_Source material_.

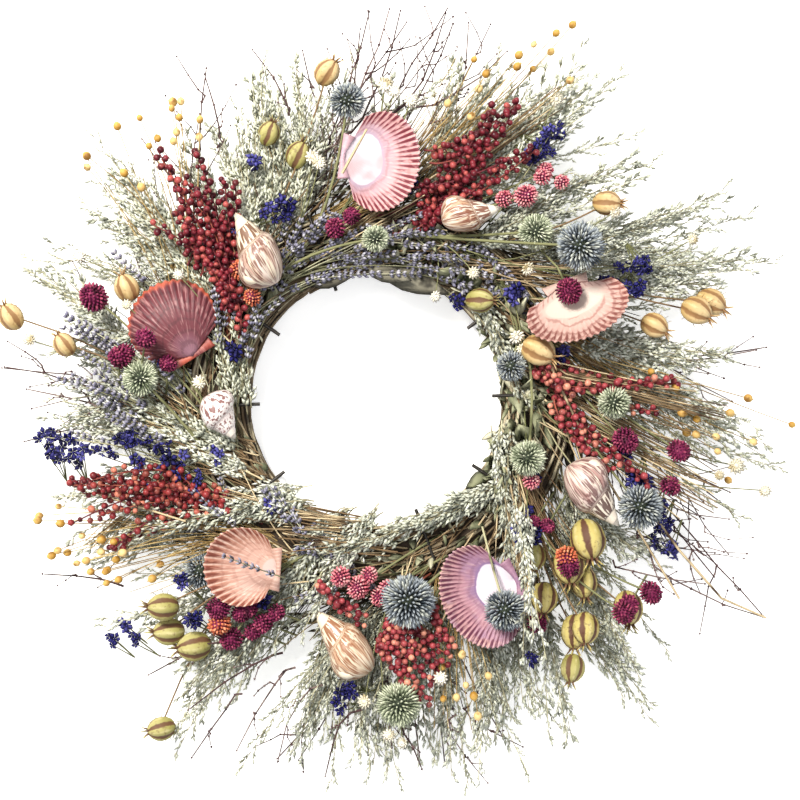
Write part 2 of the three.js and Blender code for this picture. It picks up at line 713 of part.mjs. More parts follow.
// Shells: four scallops show their inside and one its outside
const SCALLOPS = {
  scallop_top: {
    look: 'scallopPink', at: [4, 176, 84], size: 57, wide: 0.65, opens: -8, inside: true,
  },
  scallop_left: { look: 'scallopRed', at: [-151, 58, 80], size: 60, wide: 0.56, opens: 122 },
  scallop_bottom_left: {
    look: 'scallopPeach', at: [-99, -123, 82], size: 55, wide: 0.53, opens: 176, inside: true,
  },
  scallop_bottom: {
    look: 'scallopPink', at: [78, -145, 80], size: 58, wide: 0.68, opens: 205, inside: true,
  },
  scallop_right: {
    look: 'scallopPink', at: [149, 64, 84], size: 59, wide: 0.65, opens: -69, tilt: 40, inside: true,
  },
};
const SNAILS = {
  snail_shell_left: {
    look: 'snailStriped', at: [-87, 110, 92],
    length: 62, turns: 3, sides: 12, width: 1, points: -60,
  },
  snail_shell_top: {
    look: 'snailStriped', at: [69, 136, 90],
    length: 46, turns: 3, sides: 12, width: 1.07, points: 193,
  },
  snail_shell_spotted: {
    look: 'snailSpotted', at: [-116, -12, 78],
    length: 40, turns: 3, sides: 10, width: 1.25, points: 125,
  },
  snail_shell_right: {
    look: 'snailStriped', at: [159, -69, 88],
    length: 60, turns: 3, sides: 12, width: 1.03, points: 130,
  },
  snail_shell_bottom: {
    look: 'snailStriped', at: [-23, -181, 90],
    length: 64, turns: 3, sides: 12, width: 0.95, points: -47,
  },
};

// Heads: the seat of their stems, then x, y, z and the size of each
const THISTLES = {
  globe_thistles_top: [{ angle: 126, around: 92 }, [[-21, 222, 62, 13], [0, 119, 72, 10]]],
  globe_thistles_top_right: [{ angle: 82, around: 90 }, [[118, 124, 74, 13], [149, 112, 72, 17]]],
  globe_thistle_left: [{ angle: 206, around: 85 }, [[-172, 28, 70, 13]]],
  globe_thistle_bottom_left: [{ angle: 252, around: 60 }, [[-131, -128, 50, 13]]],
  globe_thistles_right: [{ angle: 32, around: 100 }, [[100, 25, 66, 11], [112, -43, 72, 13]]],
  globe_thistles_right_edge: [{ angle: 16, around: 70 }, [[176, -2, 68, 12], [196, -79, 66, 16]]],
  globe_thistles_bottom: [{ angle: 308, around: 80 }, [[24, -148, 74, 19], [17, -225, 66, 16]]],
};
const PODS = {
  seed_pods_left: [{ angle: 192, around: 50 }, [[-274, 63, 44, 9], [-231, 50, 52, 8]]],
  seed_pod_top: [{ angle: 140, around: 50 }, [[-36, 245, 52, 9]]],
  seed_pods_right: [{ angle: 62, around: 55 }, [
    [172, 146, 62, 9], [239, 66, 58, 10], [256, 55, 50, 10], [208, 55, 56, 9],
  ]],
  seed_pods_bottom_right: [{ angle: 336, around: 60 }, [
    [157, -105, 62, 12], [125, -148, 56, 10], [155, -137, 48, 10], [155, -169, 44, 11],
    [177, -169, 50, 11], [143, -180, 64, 10],
  ]],
  seed_pods_bottom_left: [{ angle: 246, around: 40 }, [
    [-164, -148, 60, 10], [-162, -168, 50, 10], [-144, -180, 42, 11], [-172, -243, 30, 9],
  ]],
};
const AMARANTHS = {
  amaranths_left: [{ angle: 200, around: 95 }, [
    [-209, 76, 62, 11], [-166, 48, 56, 7], [-186, 36, 58, 7],
  ]],
  amaranths_right: [{ angle: 24, around: 50 }, [[185, -30, 60, 10], [219, -65, 58, 9]]],
  amaranths_bottom_right: [{ angle: 328, around: 40 }, [
    [142, -122, 64, 9], [188, -150, 62, 9], [200, -151, 52, 9],
  ]],
  amaranths_bottom_left: [{ angle: 254, around: 90 }, [
    [-116, -154, 62, 9], [-114, -174, 50, 9], [-88, -164, 60, 8],
  ]],
};
const PINKS = {
  everlastings_top_right: [{ angle: 84, around: 40 }, [[111, 151, 66, 9], [137, 161, 58, 7]]],
  everlastings_bottom: [{ angle: 296, around: 100 }, [[-13, -139, 60, 9], [-2, -146, 56, 8]]],
};
const WHITES = {
  white_everlastings: [{ angle: 110, around: 70 }, [[7, 234, 60, 7], [26, 223, 56, 7]]],
};

// Heads that lie on a scallop
const HEADS_ON_SHELLS = {
  globe_thistle_on_scallop: { look: 'thistle', at: [95, -154, 110], size: 15 },
  amaranth_on_scallop: { look: 'amaranth', at: [142, 80, 116], size: 10 },
};

// Bunches: the seat of each and the tips of its stems
const BERRIES = {
  pepperberries_left: [{ angle: 160, around: 92 }, [
    [-158, 178, 70], [-134, 186, 60], [-112, 164, 72], [-146, 140, 80],
  ]],
  pepperberries_top: [{ angle: 88, around: 75 }, [[106, 221, 66], [118, 184, 72], [84, 196, 62]]],
  pepperberries_right: [{ angle: 20, around: 85 }, [[226, 12, 60], [206, -48, 56], [160, -44, 70]]],
  pepperberries_bottom: [{ angle: 286, around: 60 }, [[20, -208, 50], [48, -212, 60]]],
  pepperberries_bottom_left: [{ angle: 226, around: 85 }, [
    [-226, -60, 60], [-206, -86, 66], [-204, -104, 54],
  ]],
};
const FLAX = {
  flax_left: [{ angle: 168, around: 20 }, [
    [-196, 208, 34], [-170, 191, 50], [-147, 226, 40], [-131, 210, 56], [-218, 184, 44],
  ]],
  flax_top: [{ angle: 100, around: 45 }, [
    [83, 245, 50], [119, 268, 44], [149, 284, 36], [54, 222, 56], [107, 257, 60],
  ]],
  flax_right: [{ angle: 32, around: 50 }, [
    [266, -10, 50], [314, -19, 40], [237, -43, 56], [263, -70, 44], [224, 9, 58],
  ]],
  flax_bottom_left: [{ angle: 240, around: 60 }, [
    [-254, -90, 50], [-228, -114, 56], [-203, -128, 48], [-192, -134, 60], [-171, -127, 64],
  ]],
};
const ARTEMISIA = {
  artemisia_top_left: [{ angle: 166, around: 0 }, [
    [-216, 202, 26], [-186, 176, 36], [-226, 152, 18], [-250, 120, 28], [-271, 109, 20],
  ]],
  artemisia_top: [{ angle: 134, around: 0 }, [
    [-86, 259, 30], [-106, 221, 40], [-50, 225, 46], [18, 266, 26], [63, 255, 34],
  ]],
  artemisia_top_right: [{ angle: 86, around: 20 }, [
    [187, 250, 30], [160, 236, 42], [123, 255, 26], [211, 180, 36], [150, 205, 50],
  ]],
  artemisia_right: [{ angle: 58, around: 0 }, [
    [286, 142, 28], [305, 106, 36], [262, 158, 44], [240, 120, 22], [270, 84, 46],
  ]],
  artemisia_right_low: [{ angle: 22, around: 0 }, [
    [266, 32, 34], [310, -52, 26], [277, -90, 34], [240, 0, 42],
  ]],
  artemisia_bottom_right: [{ angle: 342, around: 5 }, [
    [217, -128, 30], [209, -244, 26], [187, -225, 38], [180, -190, 22],
  ]],
  artemisia_bottom: [{ angle: 312, around: 0 }, [
    [116, -285, 28], [70, -292, 36], [92, -250, 46], [140, -250, 24],
  ]],
  artemisia_bottom_left: [{ angle: 282, around: 10 }, [
    [18, -292, 28], [-34, -291, 36], [-102, -278, 30], [-20, -245, 46], [-70, -240, 54],
  ]],
  artemisia_left_low: [{ angle: 258, around: 0 }, [
    [-153, -270, 28], [-147, -225, 38], [-120, -230, 24], [-203, -98, 30],
  ]],
  artemisia_left: [{ angle: 206, around: 5 }, [
    [-248, 16, 30], [-232, -30, 24], [-211, -8, 44], [-225, 60, 22],
  ]],
};
const TWIGS = {
  twigs_top: [{ angle: 118, around: -20 }, [
    [-16, 294, 22], [20, 295, 28], [105, 285, 24], [-47, 268, 20],
  ]],
  twigs_left: [{ angle: 190, around: -20 }, [
    [-282, 25, 22], [-240, 90, 18], [-130, 252, 18], [-267, -41, 20],
  ]],
  twigs_right: [{ angle: 14, around: -20 }, [
    [293, -163, 26], [258, -102, 20], [264, -115, 30], [296, 40, 20],
  ]],
  twigs_bottom: [{ angle: 292, around: -20 }, [
    [-75, -273, 18], [33, -273, 24], [52, -276, 16], [104, -251, 20],
  ]],
};
const LAVENDERS = {
  lavender_top: [{ angle: 138, around: 110 }, [
    [-36, 138, 64], [-20, 121, 56], [22, 124, 60], [66, 106, 58], [84, 92, 64], [100, 78, 56],
  ]],
};
const LARKSPURS = {
  larkspur_left: [{ angle: 216, around: 65 }, [[-245, -28, 56], [-215, -36, 64], [-176, -34, 60]]],
  larkspur_top_right: [{ angle: 66, around: 80 }, [[130, 198, 56], [198, 100, 64], [190, 84, 54]]],
  larkspur_right: [{ angle: 8, around: 100 }, [[206, -62, 56], [226, -108, 60], [112, -101, 60]]],
};

// A flax stem that swells to a round boll at its tip
function flax(root, tip, bow) {
  const curve = sweep(root, tip, bow);
  const size = BOLL / curve.getLength();
  const stops = [0, 0.35, 0.7, 1 - 1.9 * size, 1 - size, 1];
  const radius = (t) => (t > 1 - 1.5 * size ? 1.1 * BOLL : 0.9);
  return solidOf(new StemGeometry(curve, { stops, sides: 4, radius }));
}

// From the back to the front
addNode('wire_frame', 'wire', wireFrame().simplify(SLACK));
addNode('stem_ring', 'boundStems', stemRing());

const shells = [];
for (const [name, shell] of Object.entries(SCALLOPS)) {
  shells.push({ name, look: shell.look, solid: scallopAt(shell) });
}
for (const [name, shell] of Object.entries(SNAILS)) {
  shells.push({ name, look: shell.look, solid: snailAt(shell) });
}
const rooms = shells.map(({ solid }) => {
  const room = roomOver(solid);
  return { solid: room, box: room.boundingBox() };
});
blockers.push(...rooms);

function podSolid(tip, size) {
  const outwards = new THREE.Vector3(tip.x, tip.y, 0).normalize();
  const axis = outwards.add(clockwise(tip)).setZ(0.8).normalize();
  return pod(tip, size, axis);
}
function addHeads(table, look, headSolid, thickness) {
  for (const [name, [at, places]] of Object.entries(table)) {
    heads(name, look, at, places, headSolid, thickness);
  }
}
function addBunches(table, look, make) {
  for (const [name, [at, tips]] of Object.entries(table)) bunch(name, look, at, tips, make);
}
addHeads(THISTLES, 'thistle', thistleHead, 1.9);
addHeads(PODS, 'pod', podSolid, 1.4);
addHeads(AMARANTHS, 'amaranth', amaranthHead, 1.3);
addHeads(PINKS, 'pink', amaranthHead, 1.3);
addHeads(WHITES, 'white', starHead, 1.1);
addBunches(BERRIES, 'pepperberry', pepperberries);
addBunches(LARKSPURS, 'larkspur', larkspur);
addBunches(LAVENDERS, 'lavender', lavender);
addBunches(FLAX, 'flax', flax);
addBunches(ARTEMISIA, 'artemisia', artemisia);
addBunches(TWIGS, 'twig', twig);

for (const room of rooms) blockers.splice(blockers.indexOf(room), 1);
for (const { name, look, solid } of shells) layDown(name, look, solid, FALL);
for (const [name, { look, at, size }] of Object.entries(HEADS_ON_SHELLS)) {
  const headSolid = look === 'thistle' ? thistleHead : amaranthHead;
  layDown(name, look, headSolid(vec(at), size), FALL);
}

// Each piece becomes a mesh about its own middle, and the whole stands on the middle of its back
const wreath = new THREE.Group();
wreath.name = 'dried_flower_wreath';
const whole = new THREE.Box3();
for (const { name, look, solid } of nodes) {
  const mesh = solid.getMesh();
  const geometry = new THREE.BufferGeometry();
  geometry.setAttribute('position', new THREE.Float32BufferAttribute(mesh.vertProperties, 3));
  geometry.setIndex(new THREE.Uint32BufferAttribute(mesh.triVerts, 1));
  geometry.computeBoundingBox();
  whole.union(geometry.boundingBox);
  const middle = geometry.boundingBox.getCenter(new THREE.Vector3());
  geometry.translate(-middle.x, -middle.y, -middle.z);
  const material = new THREE.MeshStandardMaterial({ ...LOOKS[look], flatShading: true });
  const piece = new THREE.Mesh(geometry, material);
  piece.name = name;
  piece.position.copy(middle);
  wreath.add(piece);
}
const middle = whole.getCenter(new THREE.Vector3());
wreath.position.set(-middle.x, -middle.y, -whole.min.z);
wreath.updateMatrixWorld(true);

export default wreath;
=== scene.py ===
"""A dried flower wreath with seashells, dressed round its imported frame.

Lengths and places are in millimetres about the middle of the wreath's hole, with +Z out of its front,
and become metres in the frame's own axes when a mesh is made.
"""

import logging
import math
import random
from dataclasses import dataclass
from enum import Enum
from typing import Callable, Optional, Sequence

import bmesh
import bpy
import numpy as np
from mathutils import Matrix, Quaternion, Vector


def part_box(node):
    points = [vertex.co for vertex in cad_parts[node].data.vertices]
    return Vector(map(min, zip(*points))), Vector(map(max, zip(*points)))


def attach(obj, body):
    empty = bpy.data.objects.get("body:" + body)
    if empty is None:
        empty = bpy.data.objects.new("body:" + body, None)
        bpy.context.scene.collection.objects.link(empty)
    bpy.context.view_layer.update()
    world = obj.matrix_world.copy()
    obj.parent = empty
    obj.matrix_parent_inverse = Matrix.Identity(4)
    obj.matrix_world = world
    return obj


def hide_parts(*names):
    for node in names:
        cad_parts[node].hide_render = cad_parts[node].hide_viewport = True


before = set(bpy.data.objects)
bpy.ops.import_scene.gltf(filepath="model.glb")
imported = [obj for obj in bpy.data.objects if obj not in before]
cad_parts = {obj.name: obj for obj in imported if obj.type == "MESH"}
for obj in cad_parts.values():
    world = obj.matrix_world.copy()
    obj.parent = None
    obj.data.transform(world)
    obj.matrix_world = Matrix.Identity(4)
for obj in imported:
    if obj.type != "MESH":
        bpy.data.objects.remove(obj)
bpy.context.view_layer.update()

LOG = logging.getLogger("wreath")
MM = 0.001
UP = Vector((0.0, 0.0, 1.0))
TURN = 2 * math.pi
GOLDEN = math.radians(137.508)
BUMP_STEP = 0.0005
# A screen's colour curve: the end and slope of its straight part, then the offset and power of the rest.
STRAIGHT, SLOPE, OFFSET, POWER = 0.04045, 12.92, 0.055, 2.4

Colour = tuple[float, float, float, float]
Face = tuple[int, ...]
Socket = bpy.types.NodeSocket
Material = bpy.types.Material


def hue(code: str) -> Colour:
    """Turn a screen colour into the linear one that a shader takes.

    Args:
        code: six hexadecimal digits.

    Returns:
        Red, green, blue and alpha.
    """
    shares = [int(code[i:i + 2], 16) / 255 for i in (0, 2, 4)]
    linear = [c / SLOPE if c < STRAIGHT else ((c + OFFSET) / (1 + OFFSET)) ** POWER for c in shares]
    return (*linear, 1.0)


def polar(angle: float, radius: float, height: float = 0.0) -> Vector:
    """Give the place at an angle in degrees round the hole."""
    return Vector((radius * math.cos(math.radians(angle)), radius * math.sin(math.radians(angle)), height))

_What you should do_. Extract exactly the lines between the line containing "obj.matrix_world = Matrix.Identity(4)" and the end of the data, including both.

_Exercise response_.
    obj.matrix_world = Matrix.Identity(4)
for obj in imported:
    if obj.type != "MESH":
        bpy.data.objects.remove(obj)
bpy.context.view_layer.update()

LOG = logging.getLogger("wreath")
MM = 0.001
UP = Vector((0.0, 0.0, 1.0))
TURN = 2 * math.pi
GOLDEN = math.radians(137.508)
BUMP_STEP = 0.0005
# A screen's colour curve: the end and slope of its straight part, then the offset and power of the rest.
STRAIGHT, SLOPE, OFFSET, POWER = 0.04045, 12.92, 0.055, 2.4

Colour = tuple[float, float, float, float]
Face = tuple[int, ...]
Socket = bpy.types.NodeSocket
Material = bpy.types.Material


def hue(code: str) -> Colour:
    """Turn a screen colour into the linear one that a shader takes.

    Args:
        code: six hexadecimal digits.

    Returns:
        Red, green, blue and alpha.
    """
    shares = [int(code[i:i + 2], 16) / 255 for i in (0, 2, 4)]
    linear = [c / SLOPE if c < STRAIGHT else ((c + OFFSET) / (1 + OFFSET)) ** POWER for c in shares]
    return (*linear, 1.0)


def polar(angle: float, radius: float, height: float = 0.0) -> Vector:
    """Give the place at an angle in degrees round the hole."""
    return Vector((radius * math.cos(math.radians(angle)), radius * math.sin(math.radians(angle)), height))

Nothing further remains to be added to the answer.